Conclusion: A Call for Urgent Policy Intervention

Adjusting asset valuations to match aggressive credit goals creates an unaddressed, silent risk within our financial sector. True structural stability cannot be built on inflated numbers.

Is this current situation not a gross violation of the RBI’s explicit intent for independent valuation? The harsh reality is that no one in the executive banking framework is taking the pains to ensure its proper implementation. It is high time that the RBI and the Government of India take direct initiative to resolve this dangerous ambiguity.

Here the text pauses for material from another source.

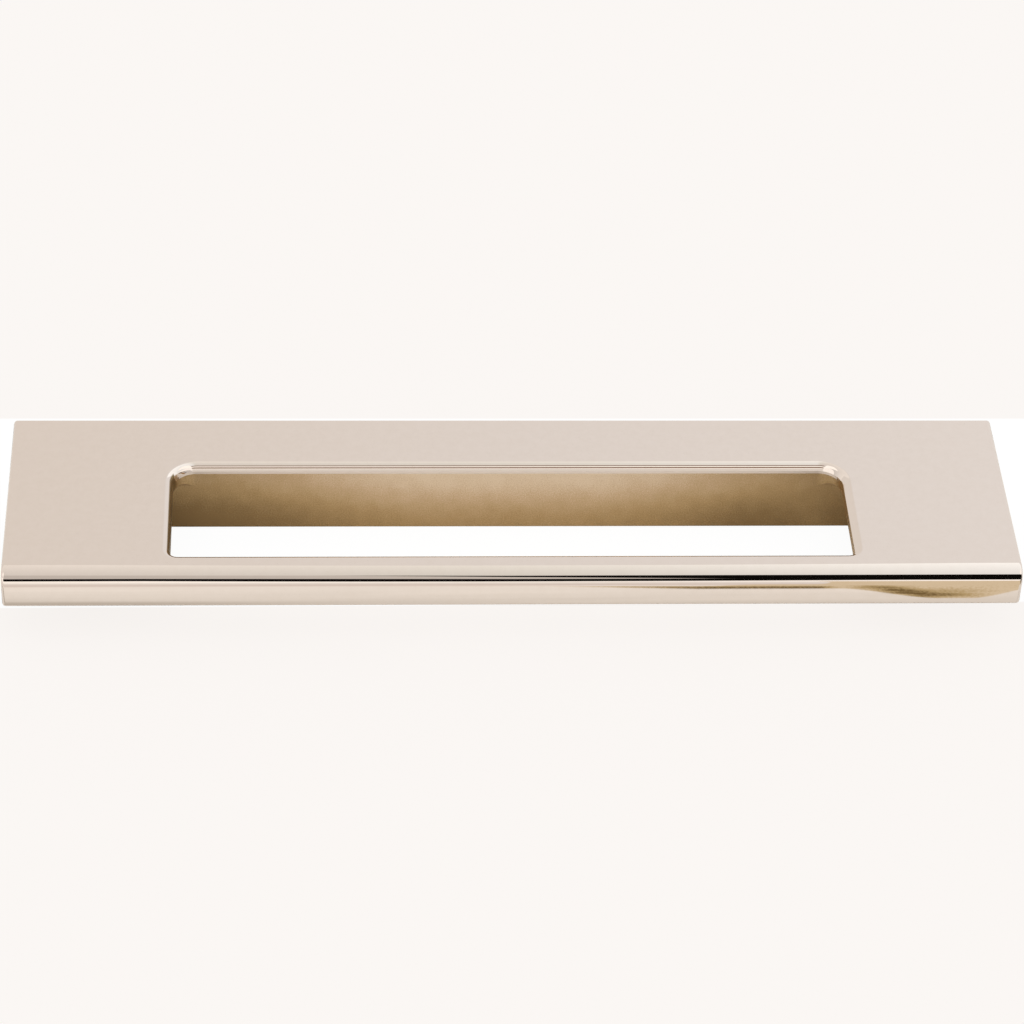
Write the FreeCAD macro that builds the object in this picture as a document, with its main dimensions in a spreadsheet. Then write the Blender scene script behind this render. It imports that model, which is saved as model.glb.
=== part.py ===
"""Tab pull: a polished cast pull with a finger opening.

One casting with the same section from end to end. The flange stands flat against the
drawer front and takes two machine screws from behind. A thin plate reaches forward from
the flange's top edge to a low bar along the front. A long opening in the plate, as deep
as the gap between flange and bar, lets the fingers in behind the bar.

Row frame: the origin is on the flat back face, halfway between the two screw holes.
+X runs along the pull, +Y into the drawer front and +Z up. Sizes are in millimetres.
"""
import FreeCAD, Part
import os

import Sketcher

V = FreeCAD.Vector
NODE = "tab_pull"
TINY = 1e-4

# Driving sizes
SIZES = [
    # alias, value, what it is
    ("screw_spacing", 101.6, "centre to centre of the two screw holes"),
    ("screw_to_end", 12.7, "screw centre to the end of the pull"),
    ("end_plate", 20.65, "length of the plate at each end, beside the opening"),
    ("flange_depth", 9.3, "flange, from its back face to its front face"),
    ("flange_height", 10.5, "height of the flange"),
    ("opening_depth", 16.9, "opening, from the flange to the front bar"),
    ("plate_thickness", 2.4, "thickness of the plate"),
    ("bar_depth", 4.0, "front bar, from its back face to its front face"),
    ("bar_height", 5.2, "height of the front bar"),
    ("front_round", 2.0, "round along the top front edge"),
    ("flange_hollow", 1.2, "hollow round between the plate and the flange"),
    ("bar_hollow", 0.6, "hollow round between the plate and the front bar"),
    ("long_edge_round", 0.35, "small round along the other long edges"),
    ("end_edge_round", 0.45, "round along the outline of each end"),
    ("back_corner", 3.0, "corner radius of the opening at the flange"),
    ("front_corner", 1.0, "corner radius of the opening at the front bar"),
    ("opening_round", 0.95, "round along the top rim of the opening"),
    ("screw_bore", 4.166, "diameter of the screw holes over the thread"),
    ("screw_wall", 2.3, "flange left in front of the holes' full bore"),
    ("mouth_rim", 0.317, "how far the countersunk mouth reaches past the bore"),
    ("drill_angle", 118.0, "angle of the drilled point, in degrees"),
    ("mouth_angle", 90.0, "angle of the countersink, in degrees"),
]

# Sizes that follow from the driving ones
LENGTH = "(sizes.screw_spacing + 2 * sizes.screw_to_end)"
OPENING_WIDTH = f"({LENGTH} - 2 * sizes.end_plate)"
PROJECTION = "(sizes.flange_depth + sizes.opening_depth + sizes.bar_depth)"
SCREW_DEPTH = "(sizes.flange_depth - sizes.screw_wall)"
SCREW_MOUTH = "(sizes.screw_bore + 2 * sizes.mouth_rim)"


def make_sheet(doc):
    """Write every driving size to the sheet, one row each, and return the values."""
    sheet = doc.addObject("Spreadsheet::Sheet", "sizes")
    sheet.Label = "sizes"
    for row, (alias, value, note) in enumerate(SIZES, start=1):
        sheet.set(f"A{row}", alias)
        sheet.set(f"B{row}", str(value))
        sheet.set(f"C{row}", note)
        sheet.setAlias(f"B{row}", alias)
    doc.recompute()
    return {alias: float(sheet.get(alias)) for alias, _, _ in SIZES}


def origin_plane(body, role):
    """Return the body's own origin plane with this role."""
    return next(f for f in body.Origin.OriginFeatures if f.Role == role)


def new_sketch(body, name, role):
    """Start a sketch on one of the body's origin planes."""
    sketch = body.newObject("Sketcher::SketchObject", name)
    sketch.AttachmentSupport = [(origin_plane(body, role), "")]
    sketch.MapMode = "FlatFace"
    return sketch


def drive(sketch, name, formula, *args):
    """Add a dimension to the sketch, name it and tie it to the sheet."""
    index = sketch.addConstraint(Sketcher.Constraint(*args))
    sketch.renameConstraint(index, name)
    sketch.setExpression(f"Constraints.{name}", formula)


def close_loop(sketch, count):
    """Join the ends of consecutive segments into one closed loop."""
    for i in range(count):
        sketch.addConstraint(Sketcher.Constraint("Coincident", i, 2, (i + 1) % count, 1))


def levels(size):
    """Return the heights and depths that the section's corners lie on."""
    top = size["flange_height"] / 2
    under = top - size["plate_thickness"]
    low = top - size["bar_height"]
    flange = -size["flange_depth"]
    bar = flange - size["opening_depth"]
    front = bar - size["bar_depth"]
    return top, under, low, flange, bar, front


def section_sketch(body, size):
    """Draw the section across the pull, seen along its length."""
    top, under, low, flange, bar, front = levels(size)
    corners = [
        (0, -top), (0, top), (front, top), (front, low),
        (bar, low), (bar, under), (flange, under), (flange, -top),
    ]
    sketch = new_sketch(body, "Section", "YZ_Plane")
    points = [V(x, y, 0) for x, y in corners]
    for i, point in enumerate(points):
        sketch.addGeometry(Part.LineSegment(point, points[(i + 1) % len(points)]), False)
    close_loop(sketch, len(points))
    for line in (0, 2, 4, 6):
        sketch.addConstraint(Sketcher.Constraint("Vertical", line))
    for line in (1, 3, 5, 7):
        sketch.addConstraint(Sketcher.Constraint("Horizontal", line))
    # The back edge is centred on the screws
    sketch.addConstraint(Sketcher.Constraint("Symmetric", 0, 1, 0, 2, -1, 1))
    drive(sketch, "flange_height", "sizes.flange_height", "DistanceY", 0, 1, 0, 2, 2 * top)
    drive(sketch, "projection", PROJECTION, "DistanceX", 1, 2, 1, 1, -front)
    drive(sketch, "bar_height", "sizes.bar_height", "DistanceY", 2, 2, 2, 1, top - low)
    drive(sketch, "bar_depth", "sizes.bar_depth", "DistanceX", 3, 1, 3, 2, bar - front)
    drive(sketch, "thickness", "sizes.plate_thickness", "DistanceY", 5, 1, 1, 1, top - under)
    drive(sketch, "flange_depth", "sizes.flange_depth", "DistanceX", 7, 1, 7, 2, -flange)
    return sketch


def opening_sketch(body, size):
    """Draw the finger opening from above: a long loop with two sizes of corner."""
    half = size["screw_spacing"] / 2 + size["screw_to_end"] - size["end_plate"]
    _, _, _, back, front, _ = levels(size)
    big, small = size["back_corner"], size["front_corner"]
    sketch = new_sketch(body, "OpeningOutline", "XY_Plane")
    outline = [
        (V(-half + small, front, 0), V(half - small, front, 0)),
        (V(half, front + small, 0), V(half, back - big, 0)),
        (V(half - big, back, 0), V(-half + big, back, 0)),
        (V(-half, back - big, 0), V(-half, front + small, 0)),
    ]
    for start, end in outline:
        sketch.addGeometry(Part.LineSegment(start, end), False)
    bend = 0.5 ** 0.5
    corners = [
        (V(half - small, front + small, 0), small, 1, -1),
        (V(half - big, back - big, 0), big, 1, 1),
        (V(-half + big, back - big, 0), big, -1, 1),
        (V(-half + small, front + small, 0), small, -1, -1),
    ]
    for i, (centre, radius, sx, sy) in enumerate(corners):
        middle = centre + V(sx * radius * bend, sy * radius * bend, 0)
        arc = Part.Arc(outline[i][1], middle, outline[(i + 1) % 4][0])
        sketch.addGeometry(arc, False)
    # Each corner runs smoothly into the two sides beside it
    for i in range(4):
        sketch.addConstraint(Sketcher.Constraint("Tangent", i, 2, 4 + i, 1))
        sketch.addConstraint(Sketcher.Constraint("Tangent", 4 + i, 2, (i + 1) % 4, 1))
    sketch.addConstraint(Sketcher.Constraint("Vertical", 1))
    sketch.addConstraint(Sketcher.Constraint("Horizontal", 2))
    sketch.addConstraint(Sketcher.Constraint("Vertical", 3))
    sketch.addConstraint(Sketcher.Constraint("Equal", 4, 7))
    sketch.addConstraint(Sketcher.Constraint("Equal", 5, 6))
    sketch.addConstraint(Sketcher.Constraint("Symmetric", 0, 1, 0, 2, -2))
    drive(sketch, "width", OPENING_WIDTH, "DistanceX", 3, 1, 1, 1, 2 * half)
    drive(sketch, "depth", "sizes.opening_depth", "DistanceY", 0, 2, 2, 1, back - front)
    drive(sketch, "flange", "sizes.flange_depth", "DistanceY", 2, 1, -1, 1, -back)
    drive(sketch, "front_corner", "sizes.front_corner", "Radius", 4, small)
    drive(sketch, "back_corner", "sizes.back_corner", "Radius", 5, big)
    return sketch


def screw_sketch(body, size):
    """Mark the centres of the two screw holes on the back face."""
    half = size["screw_spacing"] / 2
    radius = size["screw_bore"] / 2
    sketch = new_sketch(body, "ScrewCentres", "XZ_Plane")
    for side in (-1, 1):
        circle = Part.Circle(V(side * half, 0, 0), V(0, 0, 1), radius)
        sketch.addGeometry(circle, False)
    sketch.addConstraint(Sketcher.Constraint("PointOnObject", 0, 3, -1))
    sketch.addConstraint(Sketcher.Constraint("Symmetric", 0, 3, 1, 3, -1, 1))
    sketch.addConstraint(Sketcher.Constraint("Equal", 0, 1))
    drive(sketch, "spacing", "sizes.screw_spacing", "DistanceX", 0, 3, 1, 3, 2 * half)
    drive(sketch, "bore", "sizes.screw_bore", "Diameter", 0, 2 * radius)
    return sketch


def edge_names(shape, wanted):
    """Name the edges whose two ends and middle all pass a test."""
    names = []
    for number, edge in enumerate(shape.Edges, start=1):
        first, last = edge.ParameterRange
        spots = [edge.valueAt(first + (last - first) * share) for share in (0.0, 0.5, 1.0)]
        if all(wanted(spot) for spot in spots):
            names.append(f"Edge{number}")
    return names


def add_fillet(body, base, name, formula, wanted):
    """Round the edges of the last feature that pass the test."""
    body.Document.recompute()
    edges = edge_names(base.Shape, wanted)
    if not edges:
        raise RuntimeError(f"{name}: no edge was found")
    fillet = body.newObject("PartDesign::Fillet", name)
    fillet.Base = (base, edges)
    fillet.setExpression("Radius", formula)
    body.Document.recompute()
    return fillet


def near(value, target):
    """Say whether two lengths are the same."""
    return abs(value - target) < TINY


def build_pull(doc, size):
    """Model the casting feature by feature."""
    body = doc.addObject("PartDesign::Body", NODE)
    body.Label = NODE
    top, under, low, flange, bar_back, front = levels(size)
    end = size["screw_spacing"] / 2 + size["screw_to_end"]
    half = end - size["end_plate"]

    # The section runs the whole length
    bar = body.newObject("PartDesign::Pad", "Casting")
    bar.Profile = section_sketch(body, size)
    bar.Midplane = True
    bar.setExpression("Length", LENGTH)
    doc.recompute()

    # Rounds along the length
    def along(y, z):
        return lambda p: near(p.y, y) and near(p.z, z)

    step = add_fillet(body, bar, "FlangeHollow", "sizes.flange_hollow", along(flange, under))
    step = add_fillet(body, step, "BarHollow", "sizes.bar_hollow", along(bar_back, under))
    step = add_fillet(body, step, "FrontRound", "sizes.front_round", along(front, top))

    def small_long_edge(p):
        return (
            ((near(p.y, front) or near(p.y, bar_back)) and near(p.z, low))
            or (near(p.y, flange) and near(p.z, -top))
            or (near(p.y, 0) and near(abs(p.z), top))
        )

    step = add_fillet(body, step, "LongEdges", "sizes.long_edge_round", small_long_edge)
    step = add_fillet(body, step, "EndEdges", "sizes.end_edge_round", lambda p: near(abs(p.x), end))

    # The finger opening goes right through the plate, flush with the flange and the bar
    solid = step.Shape.Volume
    opening = body.newObject("PartDesign::Pocket", "FingerOpening")
    opening.Profile = opening_sketch(body, size)
    opening.Type = "ThroughAll"
    opening.Midplane = True
    doc.recompute()
    if opening.Shape.Volume > solid - 100:
        raise RuntimeError("the opening cuts nothing")

    def rim(p):
        return near(p.z, top) and abs(p.x) < half + TINY and front + 1 < p.y < flange + TINY

    step = add_fillet(body, opening, "OpeningRim", "sizes.opening_round", rim)

    # Two blind holes in the back face take the screws
    solid = step.Shape.Volume
    holes = body.newObject("PartDesign::Hole", "ScrewHoles")
    holes.Profile = screw_sketch(body, size)
    doc.recompute()
    holes.ThreadType = "None"
    holes.DepthType = "Dimension"
    holes.DrillPoint = "Angled"
    holes.HoleCutType = "Countersink"
    holes.HoleCutCustomValues = True
    holes.setExpression("Diameter", "sizes.screw_bore")
    holes.setExpression("Depth", SCREW_DEPTH)
    holes.setExpression("DrillPointAngle", "sizes.drill_angle")
    holes.setExpression("HoleCutDiameter", SCREW_MOUTH)
    holes.setExpression("HoleCutCountersinkAngle", "sizes.mouth_angle")
    doc.recompute()
    if holes.Shape.Volume > solid - 1:
        holes.Reversed = True
        doc.recompute()
    cut = solid - holes.Shape.Volume
    depth = size["flange_depth"] - size["screw_wall"]
    if cut < 2 * 0.9 * depth * 3.14159 * (size["screw_bore"] / 2) ** 2:
        raise RuntimeError("the screw holes cut too little")
    body.Tip = holes
    return body


def check(doc):
    """Stop if any object of the document failed."""
    for thing in doc.Objects:
        if {"Invalid", "Error"} & set(thing.State):
            raise RuntimeError(f"{thing.Name} failed: {thing.State}")
        if thing.TypeId == "Sketcher::SketchObject" and thing.solve() != 0:
            raise RuntimeError(f"{thing.Name} isn't solved")


def main():
    """Build the document and write the part."""
    doc = FreeCAD.newDocument("tab_pull_model")
    size = make_sheet(doc)
    body = build_pull(doc, size)
    doc.recompute()
    check(doc)
    shape = body.Shape
    if shape.isNull() or not shape.isValid() or len(shape.Solids) != 1:
        raise RuntimeError("the pull isn't one valid solid")
    os.makedirs("parts", exist_ok=True)
    shape.exportStep(f"parts/{body.Label}.step")
    box = shape.BoundBox
    print(f"{body.Label}: volume {shape.Volume:.1f} mm3, faces {len(shape.Faces)}")
    print(f"box x {box.XMin:.3f} {box.XMax:.3f} y {box.YMin:.3f} {box.YMax:.3f}")
    print(f"box z {box.ZMin:.3f} {box.ZMax:.3f}")


main()
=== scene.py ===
"""Looks of the tab pull: a polished nickel pull with a long finger opening.

The casting is skinned anew with a normal of its own at every corner, so that the polish shows
clean reflections, and the screw holes get their threads; its unpolished recess carries painted
light and shade. The pull stands on a pale table under soft light, with a painted lighter strip
round it. Its polish mirrors a dark card, a painted reflection on the table and panels round it,
which the camera doesn't see.
"""
import logging
import math
from dataclasses import dataclass, field
from enum import Enum

import bmesh
import bpy
from mathutils import Matrix, Vector


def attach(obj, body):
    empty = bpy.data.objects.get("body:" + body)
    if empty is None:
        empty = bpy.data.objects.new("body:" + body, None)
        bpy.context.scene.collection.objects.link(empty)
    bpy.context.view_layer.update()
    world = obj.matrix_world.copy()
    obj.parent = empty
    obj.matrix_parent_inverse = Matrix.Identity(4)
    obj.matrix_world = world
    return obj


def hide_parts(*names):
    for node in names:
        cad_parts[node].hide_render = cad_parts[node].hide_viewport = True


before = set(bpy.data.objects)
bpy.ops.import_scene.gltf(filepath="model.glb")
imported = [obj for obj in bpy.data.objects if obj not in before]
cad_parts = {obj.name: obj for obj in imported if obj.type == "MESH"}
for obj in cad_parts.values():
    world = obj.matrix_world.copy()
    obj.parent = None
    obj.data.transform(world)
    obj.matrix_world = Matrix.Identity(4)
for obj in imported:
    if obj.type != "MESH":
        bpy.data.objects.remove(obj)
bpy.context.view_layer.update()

LOG = logging.getLogger("tab_pull")
MM = 0.001
BODY = "root"

Socket = bpy.types.NodeSocket
Number = Socket | float
Colour = tuple[float, float, float]
Span = tuple[float, float]
Stops = tuple[tuple[float, Colour], ...]
Corner = tuple[Vector, Vector]
SectionPoint = tuple[float, float, float, float]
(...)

The state must intervene by introducing long-awaited, comprehensive policy reforms, chief among them the enactment of the statutory Valuers Act. To save the nation from a catastrophic real estate bubble burst, the government must:

  • Establish strong legal protection for independent valuers to ensure their commercial survival without fear of bank retaliation.
  • Mandate valuation as a strict, full-time professional practice rather than a casual
  • Introduce compulsory, rigorous standard examinations for all practicing valuers.
  • Set up a dedicated, qualified tier of technical reviewers independent of bank credit

Addressing these serious concerns in a timely manner will safeguard the economy, stop widespread financial irregularities, and elevate the valuation profession with deep public trust. Furthermore, to eliminate the manipulation of facts entirely, the property values declared across different statutory frameworks—whether for government registration, income tax, wealth declaration, or bank loans—must be centrally cross-linked. Financial integrity requires a clean break from convenience valuations, restoring truth to risk assessment or making banks fully accountable for the risks they generate on their own.